- Interactive map of Gautam Budha Wildlife Sanctuary
- Location: Gaya district, Bihar; Koderma district, Jharkhand;
- Coordinates: 24°32′N 85°34′E﻿ / ﻿24.54°N 85.56°E
- Area: 259 km^{2} (100 sq mi)
- Established: 1976

= Gautam Budha Wildlife Sanctuary =

Wildlife sanctuary in India

Gautam Budha Wildlife Sanctuary (also spelled Gautam Buddha) is a wildlife sanctuary located in Gaya district of Bihar state and Koderma district of Jharkhand state in east-central India.

The refuge was established in 1976, and covers an area of 259 km^{2}. Prior to becoming a wildlife refuge, the area was a private hunting reserve.
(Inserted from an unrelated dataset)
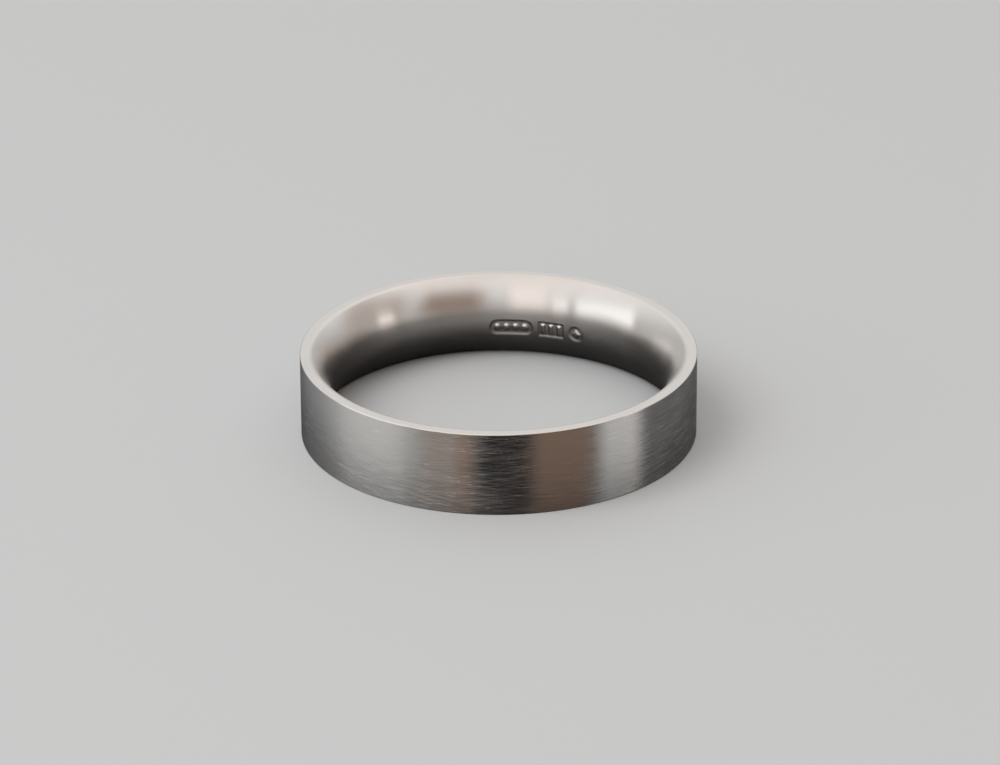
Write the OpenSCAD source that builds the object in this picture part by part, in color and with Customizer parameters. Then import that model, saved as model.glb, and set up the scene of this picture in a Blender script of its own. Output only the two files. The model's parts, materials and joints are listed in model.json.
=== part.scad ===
// A plain finger ring in the flat-court section: flat outside, domed inside.
// The hoop is a strip bent round until its ends meet, and hard solder closes the butt joint.
// Blank maker's punches are struck in the bore opposite the joint.
//
// Z runs along the finger. The origin is the middle of the bore, half way along the width,
// and the butt joint faces -Y.

/* [Hoop] */
// Finger size: diameter of the straight middle of the bore
bore_d = 19.4; // [15:0.1:24]
// Width of the band along the finger
band_w = 5; // [4:0.1:8]
// Wall at the middle of the width
wall_t = 1.8; // [1.5:0.05:2]

/* [Section] */
// Wall at the rims, where the dome would meet the flat side
rim_t = 0.65; // [0.6:0.05:1.1]
// Straight middle of the bore, between the two domed flanks
land_w = 0.6; // [0.4:0.1:1.4]
// Radius of the polished shoulder between each rim and the dome
shoulder_r = 0.4; // [0.25:0.01:0.45]
// Radius on the two outer edges
edge_r = 0.06; // [0.04:0.01:0.2]

/* [Butt joint] */
// Gap between the strip's two ends, which the solder fills
joint_gap = 0.08; // [0.04:0.01:0.2]

/* [Punch marks] */
// Height of every punch
mark_h = 0.9; // [0.6:0.05:1.1]
// Length of the maker's punch
maker_w = 2.5; // [1.8:0.1:3]
// Length of the fineness punch
fineness_w = 1.5; // [1.2:0.1:2]
// Plain metal between two punches
mark_gap = 0.4; // [0.3:0.05:0.8]
// Depth of the punches below the straight middle of the bore
mark_depth = 0.08; // [0.04:0.01:0.12]
// Distance of the row's middle past the lower edge of the bore's straight middle
mark_drop = 0.15; // [0.05:0.05:0.3]
// Turn of the row's middle round the bore, from +X towards +Y
mark_turn = 76; // [60:1:120]

/* [Hidden] */
$fn = 180;

bore_r = bore_d / 2;
outer_r = bore_r + wall_t;
half_w = band_w / 2;
half_land = land_w / 2;

// The dome is an arc tangent to the land, and rises to the rim's wall at the flat side
dome_rise = wall_t - rim_t;
dome_reach = half_w - half_land;
dome_r = (pow(dome_rise, 2) + pow(dome_reach, 2)) / (2 * dome_rise);
dome_x = bore_r + dome_r;

// The shoulder is a smaller arc inside the dome's, tangent to the dome and to the rim
shoulder_z = half_w - shoulder_r;
shoulder_x = dome_x - sqrt(pow(dome_r - shoulder_r, 2) - pow(shoulder_z - half_land, 2));
shoulder_a = atan2(shoulder_z - half_land, shoulder_x - dome_x);

// Raised pellets and bars left standing in the punches
pellet_d = 0.36;
pellets = 4;
bar_w = 0.2;
bars = 3;
lozenge_w = 0.5;
mark_rim = 0.15;

// Straight steps that each arc of the section is cut into
edge_steps = 4;
shoulder_steps = 6;
dome_steps = 13;

// Slack past a surface that a cutting solid passes through
over = 0.5;

// Points along an arc in the (radius, Z) plane, from one direction to another
function arc(x, z, r, from_a, to_a, steps, first = 0) = [
    for (i = [first:steps])
        let (a = from_a + (to_a - from_a) * i / steps)
            [x + r * cos(a), z + r * sin(a)]
];

// The section above the middle of the width: eased outer edge, flat rim, shoulder, dome.
// The shoulder ends where the dome starts, so the dome leaves out its first point.
upper_half = concat(
    arc(outer_r - edge_r, half_w - edge_r, edge_r, 0, 90, edge_steps),
    arc(shoulder_x, shoulder_z, shoulder_r, 90, shoulder_a, shoulder_steps),
    arc(dome_x, half_land, dome_r, shoulder_a, 180, dome_steps, first = 1)
);
lower_half = [for (i = [len(upper_half) - 1:-1:0]) [upper_half[i][0], -upper_half[i][1]]];

// The flat-court section in the (radius, Z) plane
module section() {
    polygon(concat(upper_half, lower_half));
}

module hoop() {
    rotate_extrude() section();
}

// The space between the strip's ends
module joint_space() {
    translate([-joint_gap / 2, -outer_r - over, -half_w - over])
        cube([joint_gap, wall_t + 2 * over, band_w + 2 * over]);
}

// A field with round ends, with a row of pellets left standing in it
module maker_mark() {
    pitch = (maker_w - mark_h) / (pellets - 1);
    difference() {
        union() {
            for (side = [-1, 1])
                translate([side * (maker_w - mark_h) / 2, 0]) circle(d = mark_h);
            square([maker_w - mark_h, mark_h], center = true);
        }
        for (i = [0:pellets - 1])
            translate([(i - (pellets - 1) / 2) * pitch, 0]) circle(d = pellet_d);
    }
}

// A square field with upright bars left standing in it
module fineness_mark() {
    pitch = fineness_w / bars;
    difference() {
        square([fineness_w, mark_h], center = true);
        for (i = [0:bars - 1])
            translate([(i - (bars - 1) / 2) * pitch, 0])
                square([bar_w, mark_h - 2 * mark_rim], center = true);
    }
}

// A round field with a lozenge left standing in it
module round_mark() {
    difference() {
        circle(d = mark_h);
        rotate(45) square(lozenge_w / sqrt(2), center = true);
    }
}

// A punch's outline carried outwards through the bore's wall, at a distance along the row
module struck(along) {
    rotate([0, 0, mark_turn - along / bore_r * 180 / PI])
        translate([bore_r - over, 0, -half_land - mark_drop])
            rotate([90, 0, 90]) linear_extrude(2 * over) mirror([1, 0]) children();
}

// The row of punches, cut to one cylinder round the bore
module marks() {
    row_w = maker_w + fineness_w + mark_h + 2 * mark_gap;
    intersection() {
        union() {
            struck(-row_w / 2 + maker_w / 2) maker_mark();
            struck(-row_w / 2 + maker_w + mark_gap + fineness_w / 2) fineness_mark();
            struck(row_w / 2 - mark_h / 2) round_mark();
        }
        cylinder(h = band_w, r = bore_r + mark_depth, center = true);
    }
}

// The strip bent into a hoop
module band() {
    color([0.78, 0.76, 0.74])
        difference() {
            hoop();
            joint_space();
            marks();
        }
}

// The hard solder that fills the butt joint, flush with the strip all round
module solder_joint() {
    color([0.74, 0.73, 0.72])
        intersection() {
            hoop();
            joint_space();
        }
}

band();
solder_joint();
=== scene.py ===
# %% [markdown]
# # A satin wedding band
#
# This lesson builds the looks of a plain finger ring: a hoop of flat-court strip, brushed on
# the outside, bright on its rims and polished in its domed bore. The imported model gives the
# sizes. Every surface is one numpy formula on a grid, so nothing is sculpted by eye.

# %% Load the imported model
import json
import math

import bpy
import numpy as np
from mathutils import Matrix, Vector


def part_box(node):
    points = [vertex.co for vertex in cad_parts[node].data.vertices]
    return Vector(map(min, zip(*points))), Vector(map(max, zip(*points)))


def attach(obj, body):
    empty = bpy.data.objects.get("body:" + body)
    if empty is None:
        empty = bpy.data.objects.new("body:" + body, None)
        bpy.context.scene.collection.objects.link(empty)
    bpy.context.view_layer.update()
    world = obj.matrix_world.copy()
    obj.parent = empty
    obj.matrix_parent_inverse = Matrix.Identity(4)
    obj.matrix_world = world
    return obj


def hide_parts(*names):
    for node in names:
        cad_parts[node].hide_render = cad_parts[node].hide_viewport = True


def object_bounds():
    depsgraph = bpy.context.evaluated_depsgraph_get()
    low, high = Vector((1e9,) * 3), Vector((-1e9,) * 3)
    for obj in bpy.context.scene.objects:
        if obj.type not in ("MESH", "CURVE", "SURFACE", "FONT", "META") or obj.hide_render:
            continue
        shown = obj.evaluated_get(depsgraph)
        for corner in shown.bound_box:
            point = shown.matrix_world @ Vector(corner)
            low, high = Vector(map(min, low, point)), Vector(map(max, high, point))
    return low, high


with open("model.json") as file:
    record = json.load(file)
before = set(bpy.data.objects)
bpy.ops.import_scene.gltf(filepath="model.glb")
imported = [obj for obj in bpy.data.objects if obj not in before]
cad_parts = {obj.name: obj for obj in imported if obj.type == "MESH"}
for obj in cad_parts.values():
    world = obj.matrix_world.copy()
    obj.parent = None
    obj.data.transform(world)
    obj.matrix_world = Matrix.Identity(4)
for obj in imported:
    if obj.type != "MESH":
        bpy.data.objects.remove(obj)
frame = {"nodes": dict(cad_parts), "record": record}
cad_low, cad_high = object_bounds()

mm = 0.001
print("nodes to dress:", sorted(frame["nodes"]))

# %% [markdown]
# ## Sizes
#
# The overall sizes come from the model's box and from its bore mount. The section's small
# radii belong to the strip's drawing, so they are named here once, in millimetres.

# %% Read the ring's sizes
outer_r = cad_high[0]
half_w = cad_high[2]
bore = next(m for m in frame["record"]["mounts"] if m["name"] == "finger_bore")
bore_r = bore["dims"]["r_mm"] * mm
half_land = bore["dims"]["length_mm"] * mm / 2
joint_low, joint_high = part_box("solder_joint")
half_gap = joint_high[0]

rim_wall = 0.65 * mm
shoulder_r = 0.4 * mm
edge_r = 0.06 * mm
print("outside", round(2 * outer_r / mm, 2), "mm, bore", round(2 * bore_r / mm, 2), "mm")

# %% [markdown]
# ## The flat-court section
#
# A goldsmith buys this strip ready drawn: flat on the outside, domed on the inside. It could
# be a bevelled curve, but a bevel can't hold a different radius at every corner. So the
# section is one closed outline in the (radius, height) plane. Straight stretches get their
# points crowded towards both ends, so that smooth shading turns the corner in a thin line
# and leaves the flats flat. Arcs are spaced evenly.
#
# Polishing wears the narrow straight land of a new bore into the domes on both sides of it.
# The inside is therefore drawn as one arc from shoulder to shoulder, which touches the
# finger at the size of the bore.

# %% Outline helpers
def straight(start, end, steps):
    """Points on a line, spaced by a half cosine wave so that they crowd at both ends."""
    t = (1 - np.cos(np.pi * np.linspace(0, 1, steps + 1))) / 2
    return np.array(start) + t[:, None] * (np.array(end) - np.array(start))


def arc(centre, radius, from_deg, to_deg, steps):
    """Points at even angles on a circle: the centre plus the radius times (cosine, sine)."""
    a = np.radians(np.linspace(from_deg, to_deg, steps + 1))
    return np.array(centre) + radius * np.stack([np.cos(a), np.sin(a)], axis=1)


# %% Arc centres of the dome and the shoulder
# Radius of an arc from its rise and its reach: (rise squared + reach squared) / (2 rise)
dome_rise = (outer_r - bore_r) - rim_wall
dome_r = (dome_rise**2 + half_w**2) / (2 * dome_rise)
dome_at = (bore_r + dome_r, 0.0)

# The shoulder's arc lies inside the dome's and touches it, so their centres are as far apart
# as their radii differ
shoulder_z = half_w - shoulder_r
shoulder_x = dome_at[0] - math.sqrt((dome_r - shoulder_r) ** 2 - shoulder_z**2)
shoulder_deg = math.degrees(math.atan2(shoulder_z, shoulder_x - dome_at[0]))
print("dome radius", round(dome_r / mm, 3), "mm")
print("shoulder ends at", round(shoulder_deg, 1), "degrees")

# %% The outline, finish by finish
OUTSIDE, RIM, BORE = 0, 1, 2
marks_deg = 167  # the dome has more points from here to its middle, where the punches reach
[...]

The refuge covers portions of the Lower Gangetic Plains moist deciduous forests and Chota Nagpur dry deciduous forests ecoregions. Plant communities include dry and moist sal (Shorea robusta) forests, ravine thorn forest, and tropical dry riverine forest.

Fauna include tigers, leopards, wolves, sloth bears, chitals, chinkaras, and many species of birds.

The sanctuary has a rest house. The refuge is 65 km southeast of Gaya, which has a railway station and airport.